The campaign is a stunner and, according to Dante, only ran once (or was shelved entirely after being shot and edited). It remains an amazing concept and a definite link to the late Sixties.

 

The other clip that was a humdinger but is sadly not online was one of those Art Linkletter moments where you realized that his humor was just as sadistic as Allen Funt’s (actually more so). Hosting a “stunt” game show, Linkletter tells us they found a woman with a phobia for mice. He’s going to ask her to reach into a box of rats to fetch a 10-dollar bill. The lady is brought out and is very disturbed by the prospect of rats brushing by her hand; she turns the offer down. 
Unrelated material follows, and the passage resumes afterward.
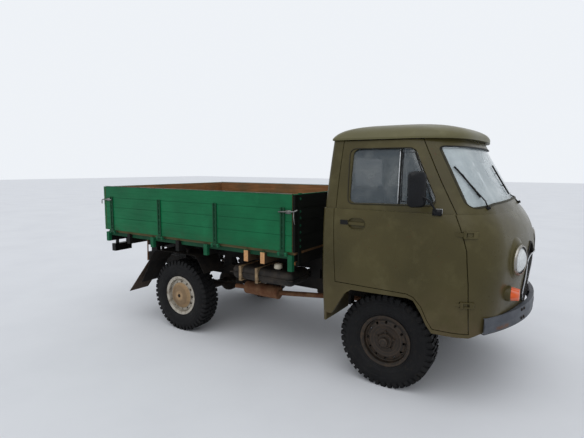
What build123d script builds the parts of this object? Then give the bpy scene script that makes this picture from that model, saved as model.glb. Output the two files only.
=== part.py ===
from build123d import *
import os
from functools import cache
from math import atan2, cos, pi, radians, sin, sqrt

# A small military cargo truck: cab over the front axle, engine between the seats, drop-side wooden bed.
# Millimetres. It is drawn with the front axle above x = 0, +X forward, +Y to the left, +Z up, ground at z = 0,
# and each piece is moved at the end so that the origin lies on the ground under the middle of its length.

# Overall sizes
WHEELBASE = 2300
TRACK = 1442
FRONT_OVERHANG = 978
REAR_OVERHANG = 1068

# Clearances
SEAT = 0.3            # between pieces that sit on each other
FIT = 0.05            # around pins and shafts that turn
SEAM = 6              # around doors and boards
MOVE = 8              # between a moving piece and what it passes

# Wheels
TYRE_R = 382
TYRE_W = 214
CARCASS_R = 371
RIM_FLANGE_R = 209
RIM_BARREL_R = 190
RIM_HALF_W = 86
BEAD_Y = 75.6
LUGS = 22
LUG_ROOT = 12           # how far a lug runs down into the carcass
# inner and outer edge across the tread, half width along it, and the turn in pitches
LUG_ROWS = ((34, 93, 17, 0), (-93, -34, 17, 0.5), (-28, 28, 15, 0.25))
HUB_BORE_R = 30
HUB_FACE = 52         # from the wheel's middle plane out to the disc
SPINDLE_R = 29

# Chassis
RAIL_BOTTOM = 590
RAIL_TOP = 700
RAIL_IN = 360
RAIL_OUT = 425
RAIL_WALL = 6
RAIL_FRONT = 818
RAIL_REAR = -3260
AXLE_TUBE_R = 42
DIFF_R = 125
SPRING_Y = 396
SPRING_W = 56
KINGPIN_Y = 592
STEER_ARM = 170
ARM_INBOARD = 32

# Cab
CAB_REAR = -500
CAB_WALL = 32
CAB_LOW = 505         # lowest tip behind the wheels
CAB_SILL = 575
NOSE_LOW = 652        # lower edge of the nose, behind the bumper
CAB_BELT = 1440
CAB_EAVES = 1980
EAVES_HALF = 788
BOW_R = 2300
REAR_CORNER_R = 45
ROOF_TOP = 2120
RAIL_LIP = 18         # how far the drip rail stands out
FLOOR_Z = 712
PLATFORM_Z = 818
FLOOR_T = 12
DOOR_LEAN = 0.17      # how far the door's edges run forward for each mm inwards
DOOR_PLANE = 950      # where the door's outline is drawn
HINGE_X = 592
HINGE_Y = 952
HINGE_FOOT = 668
PIN_R = 7
DOOR_CORNER_R = 96    # from the hinge line to the door's inner front corner, which swings inwards

# Bed
BED_FRONT = -735
BED_REAR = -3290
BED_HALF_W = 990
BOARD_T = 25
BOARD_BOTTOM = 1050
BOARD_TOP = 1540
FLOOR_TOP = 1045
PLANK_T = 25
BEARER_H = 105
BEARER_W = 45
STRAP_W = 45
STRAP_T = 10
BOARD_PIN_Z = 1034
BOARD_PIN_R = 6
PIN_OUT = 6             # how far the pins lie outside the boards' faces
BED_TOP = FLOOR_TOP - PLANK_T
EYE_LOW = BED_TOP - 8
EYE_OUT = STRAP_W / 2 + 24
EDGE_RAIL_Y = 928
BEARER_LOW = BED_TOP - BEARER_H

# Springs, steering and coupling
SPRING_HALF = 500
SPRING_EYE_Z = 520
LEAVES = 5
LEAF_T = 8
KINGPIN_R = 14
TRACK_PIN_R = 9
SPINDLE_END = 60      # how far the spindle runs past the wheel's middle plane
FRONT_DIFF_Y = 110
SHOCK_Y = 322
SHOCK_X = 78
SHOCK_LEANS = ((0, 120), (-WHEELBASE, 150))
GEAR_X = 620
PLATE_R = 140           # brake backing plates
PLATE_GAP = 2
DRUM_Y = 32             # from the wheel's middle plane in to the drum's open edge
COLUMN_FOOT = (620, 450, 700)
COLUMN_TOP = (360, 510, 1275)
WHEEL_RIM_R = 205
HITCH_Z = 645
HITCH_R = 16
JAW_L = 88
JAW_PIN = 36            # the pin stands far enough back to be lifted out past the tailboard's hinges
CROSSMEMBERS = (785, -1080, -1720, -2900, RAIL_REAR + 30)

# Cab fittings
HANDLE_X = -200
HANDLE_Z = 1332
BOWL_W = 143
BOWL_H = 86
BOWL_FLOOR_Y = 943
LOCK_X = -302
HINGES = ((1310, 27), (822, 22))
MIRROR = (281, -1035, 1612)
MIRROR_TURN = -45
MIRROR_SIZE = (40, 135, 252)
HEADLAMP_Y = 560
HEADLAMP_Z = 1106
HEADLAMP_R = 90
LAMP_X = 882
LAMP_TURN = 15         # outwards, about the vertical
LAMP_POCKET = 25       # how deep the lamp's pocket lies behind its middle
SIGNAL_X = 865
SIGNAL_Y = 642
SIGNAL_Z = 872
REAR_WALL_Y = 735
ROOF_T = 22
ENGINE_HALF_W = 170
COVER_BACK = -362
COVER_FRONT = 410
COVER_HALF = 272
COVER_TOP = 1110
SEAT_BOTTOM = 900
GASKET_W = 9
GRILLE_BARS = 18
BUMPER_LOW = 612
BUMPER_HIGH = 729
BUMPER_R = 1680
BUMPER_END_Y = 872
BUMPER_LIP = 30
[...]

Linkletter increases the money amount over and over until it reaches $100 and the lady agrees to reach in the box. At this point Linkletter, who has been holding a magician’s box with no back, moves it as if the rats are trying to leap out of the box toward her — but the “rats” in question are just pads over which a woman’s hair is arranged (called “rats” back in the ‘50s). We the audience knew this all along, and in classic sadistic game show fashion, the studio audience is laughing up a storm over the woman being in terror of rats. (Maury Povich’s “Phobia!” episodes thus had a precursor — and, again, Art L. is shown to be a devious guy [who of course hated hippies, blaming them for the death of his daughter, a story that the original Orgy viewers surely knew].) 

The most interesting thing about researching this piece was that I discovered one viewer who saw a longer cut of the Orgy stating two themes that were cut from the version I saw: the annoyance of child actors (conveyed through a montage featuring a plethora of kiddie material that Dante and Davison had access to) and the repetition of a slur for Japanese people that reflected the fact that movies of the Golden Age of Hollywood did have a harsh underside — conveyed in the version I saw by a clip where an upper-middle-class woman mocks her Black maid to her husband. 

Perhaps the way to get audiences in the 2020s to react like those in the ‘60s and ‘70s would be the most obvious one — provide them with free pizza (Dante notes over and over again in interviews that people would bring munchies to the showings of the film), CBD gummies (for a contemporary audience), or free liquid stimulants. (Schlitz not necessary.) 

Some info contained in this piece (esp. the identification of the newer pieces that weren’t made by Harry Hurwitz) came from a 2015 thesis on the film by David Ruane Neary that is posted online.